Pulse mix in stuff like Des’ree and play more recognisable club tracks. I can understand the DJ. He’s smart enough to shut up pretty much altogether during tracks and when he does speak it’s basic information and dedications. No jokes. On 90.6 this is the clearer flavour.

Format on 93.2 is barely there on clarity and not up to much on quality. The music is non-stop. So sadly are the DJs. I’m listening to a woman who has either wrapped cotton wool round the microphone or is eating cake for the entire show. Club info and dedications are passed out over the worst hardcore. And I like some hardcore, but if the amount of dedications are given out, it has enough listeners.

Touchdown, meanwhile, another London pirate, are currently ʻrestingʼ after extensive attention from the DTI. After a brief return to the airwaves over Christmas, they’re considering relocating across London. Their musical policy, says Touchdown DJ Tony J, was strictly hardcore.

“Quite simply, the music wasn’t getting played. There was only one hardcore station and there was a huge demand. People wanted hardcore and the music was better then.”

Tony believes hardcore has declined. “Hardcore now is too dark,” he says, “too fast. Thumping house is what people want.”
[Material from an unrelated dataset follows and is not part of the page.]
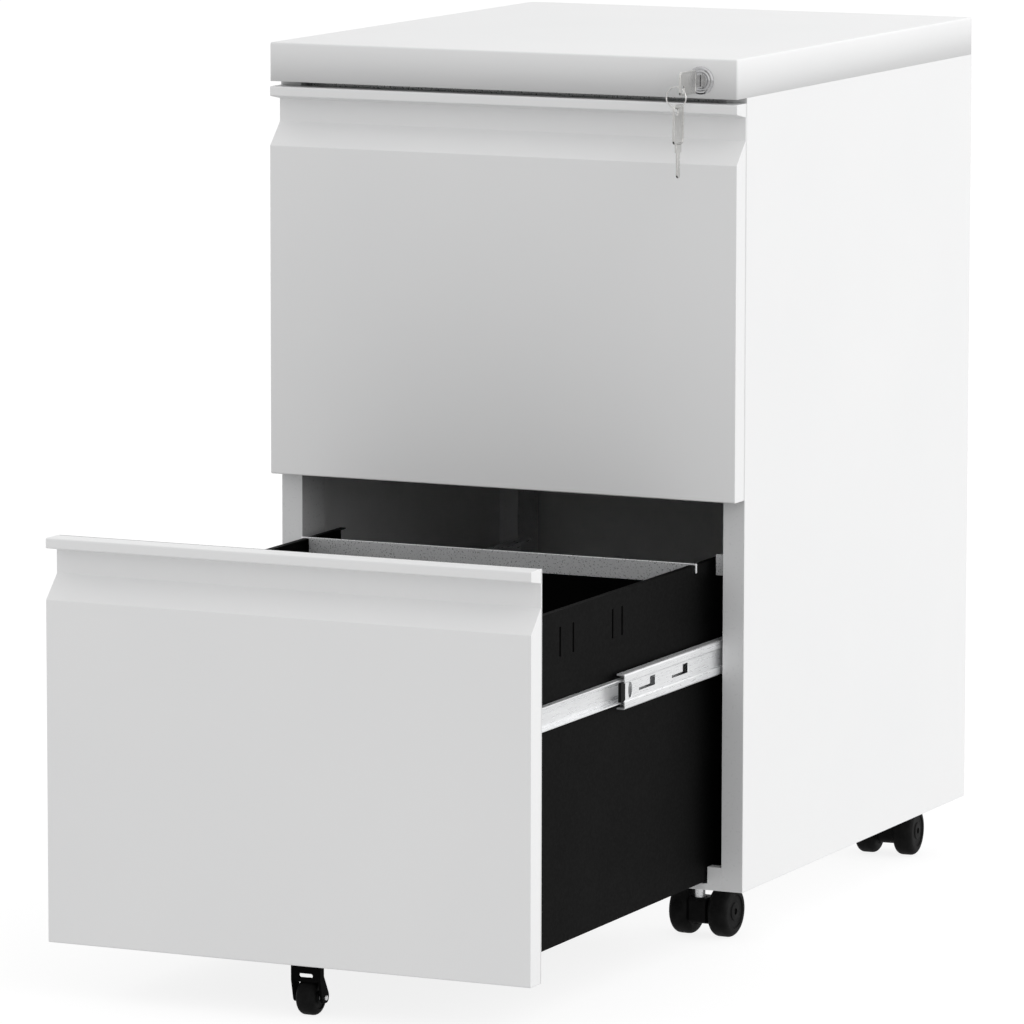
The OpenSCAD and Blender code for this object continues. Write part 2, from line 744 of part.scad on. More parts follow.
module fifth_caster_wheel() color(BLACK) at_fifth_caster()
    translate([-fifth_wheel_w / 2, 0, fifth_r]) rotate([0, 90, 0]) rotate_extrude()
        wheel_section(fifth_r, fifth_wheel_w, fifth_round, fifth_axle_r + running);

top_cover();
side_panel_left();
side_panel_right();
back_panel();
base_pan();
base_front_rail();
front_upright_left();
front_upright_right();
rear_upright_left();
rear_upright_right();
front_top_rail();
rear_top_rail();
panel_screws();
slide_outer_upper_left();
slide_outer_upper_right();
slide_outer_lower_left();
slide_outer_lower_right();
slide_middle_upper_left();
slide_middle_upper_right();
slide_middle_lower_left();
slide_middle_lower_right();
slide_inner_upper();
slide_inner_lower();
upper_drawer_front();
upper_drawer_liner();
upper_drawer_side_left();
upper_drawer_side_right();
upper_drawer_bottom();
upper_drawer_back();
upper_hanging_bars();
upper_lock_catch();
lower_drawer_front();
lower_drawer_liner();
lower_drawer_side_left();
lower_drawer_side_right();
lower_drawer_bottom();
lower_drawer_back();
lower_hanging_bars();
lower_lock_catch();
lock_housing();
lock_nut();
lock_plug();
lock_cam();
lock_bar();
lock_bar_guides();
key();
key_ring();
spare_key();
caster_stems();
caster_housing_front_left();
caster_housing_front_right();
caster_housing_rear_left();
caster_housing_rear_right();
caster_wheels_front_left();
caster_wheels_front_right();
caster_wheels_rear_left();
caster_wheels_rear_right();
fifth_caster_bracket();
fifth_caster_axle();
fifth_caster_wheel();
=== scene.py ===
import json
import math

import bmesh
import bpy
from mathutils import Matrix, Quaternion, Vector

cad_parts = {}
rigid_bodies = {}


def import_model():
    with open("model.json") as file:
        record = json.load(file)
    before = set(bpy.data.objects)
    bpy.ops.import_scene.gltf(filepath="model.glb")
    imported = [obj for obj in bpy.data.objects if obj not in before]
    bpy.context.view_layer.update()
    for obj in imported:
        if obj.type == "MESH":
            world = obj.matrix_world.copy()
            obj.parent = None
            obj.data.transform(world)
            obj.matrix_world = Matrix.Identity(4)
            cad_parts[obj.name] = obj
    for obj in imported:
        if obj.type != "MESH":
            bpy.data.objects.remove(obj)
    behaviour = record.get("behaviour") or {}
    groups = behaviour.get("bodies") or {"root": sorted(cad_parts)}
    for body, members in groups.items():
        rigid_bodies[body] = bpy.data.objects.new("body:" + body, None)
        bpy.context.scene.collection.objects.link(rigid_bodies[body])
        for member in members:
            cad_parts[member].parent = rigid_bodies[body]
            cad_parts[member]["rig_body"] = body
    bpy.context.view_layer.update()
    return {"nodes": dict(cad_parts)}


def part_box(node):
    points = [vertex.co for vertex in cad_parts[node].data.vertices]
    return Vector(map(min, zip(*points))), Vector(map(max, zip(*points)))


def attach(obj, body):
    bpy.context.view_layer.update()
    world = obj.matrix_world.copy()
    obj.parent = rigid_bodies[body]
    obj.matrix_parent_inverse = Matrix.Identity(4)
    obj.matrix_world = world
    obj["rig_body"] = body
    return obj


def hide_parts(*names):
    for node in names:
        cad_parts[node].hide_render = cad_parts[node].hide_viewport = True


# Mobile filing cabinet with two file drawers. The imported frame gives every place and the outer
# sizes; the looks are built here. A piece is drawn in millimetres and scaled when it is made; the
# camera, the floor and the light are placed in metres.
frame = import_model()

MM = 0.001
SIDES = {"left": -1, "right": 1}
LEVELS = ("upper", "lower")
CORNERS = ("front_left", "front_right", "rear_left", "rear_right")


def span(node):
    """Lowest and highest corner of a CAD node, in millimetres."""
    lo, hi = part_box(node)
    return lo / MM, hi / MM


# ---- camera, floor and light ---------------------------------------------------------------------

CAMERA_PLACE = (2.3594, -5.3117, 1.1187)
CAMERA_TURN = (81.921, -0.094, 24.903)
CAMERA_LENS = 260.1
FLOOR_HALF = 60.0
FLOOR_TONE = 0.2
FLOOR_SEEN = 0.85           # floor's own glow in the picture
FLOOR_THROWN = 0.46         # floor's own glow in the light that reaches the cabinet
LIGHT_LEVEL = 0.92
LIGHT_SLOPES = (("X", 0.22), ("Y", 0.10), ("Z", 0.05))
SOFTBOX_PLACE = (4.0, 1.4, 1.0)
SOFTBOX_SIZE = 3.0
SOFTBOX_POWER = 52.0


def make_camera():
    data = bpy.data.cameras.new("camera")
    data.lens = CAMERA_LENS
    data.sensor_width = 36.0
    data.clip_end = 500.0
    camera = bpy.data.objects.new("camera", data)
    camera.location = CAMERA_PLACE
    camera.rotation_euler = [math.radians(a) for a in CAMERA_TURN]
    bpy.context.scene.collection.objects.link(camera)
    bpy.context.scene.camera = camera


# ---- node helpers --------------------------------------------------------------------------------

def new_material(name):
    """A node material and its shader."""
    material = bpy.data.materials.new(name)
    material.use_nodes = True
    return material, material.node_tree.nodes["Principled BSDF"]


def add(tree, kind, **inputs):
    """A node with some of its inputs set. Underscores in an input's name stand for spaces."""
    node = tree.nodes.new(kind)
    for key, value in inputs.items():
        node.inputs[key.replace("_", " ")].default_value = value
    return node


def object_space(tree, stretch=(1.0, 1.0, 1.0)):
    """Object coordinates in metres, scaled along each axis."""
    place = tree.nodes.new("ShaderNodeTexCoord")
    scale = add(tree, "ShaderNodeMapping", Scale=stretch)
    tree.links.new(place.outputs["Object"], scale.inputs["Vector"])
    return scale.outputs["Vector"]


def noise(tree, size, detail=2.0, roughness=0.5, stretch=(1.0, 1.0, 1.0)):
    """Noise whose blobs are about size millimetres across; stretch above 1 shortens them."""
    node = add(tree, "ShaderNodeTexNoise", Scale=1.0 / (size * MM), Detail=detail, Roughness=roughness)
    tree.links.new(object_space(tree, stretch), node.inputs["Vector"])
    return node.outputs["Fac"]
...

It almost seems that stationʼs like Touchdown are rave’s last stand. It doesn’t mean, to Tony, that the scene is dead. “The scene’s just shrunk. There will always be people who listen to it.” Even if they don’t, the DJs have just as much fun doing it.

“It was really good,” says Pieman, another Touchdown DJ. “Each show was like a rave, a radio rave!” enthuses fellow DJ Mags.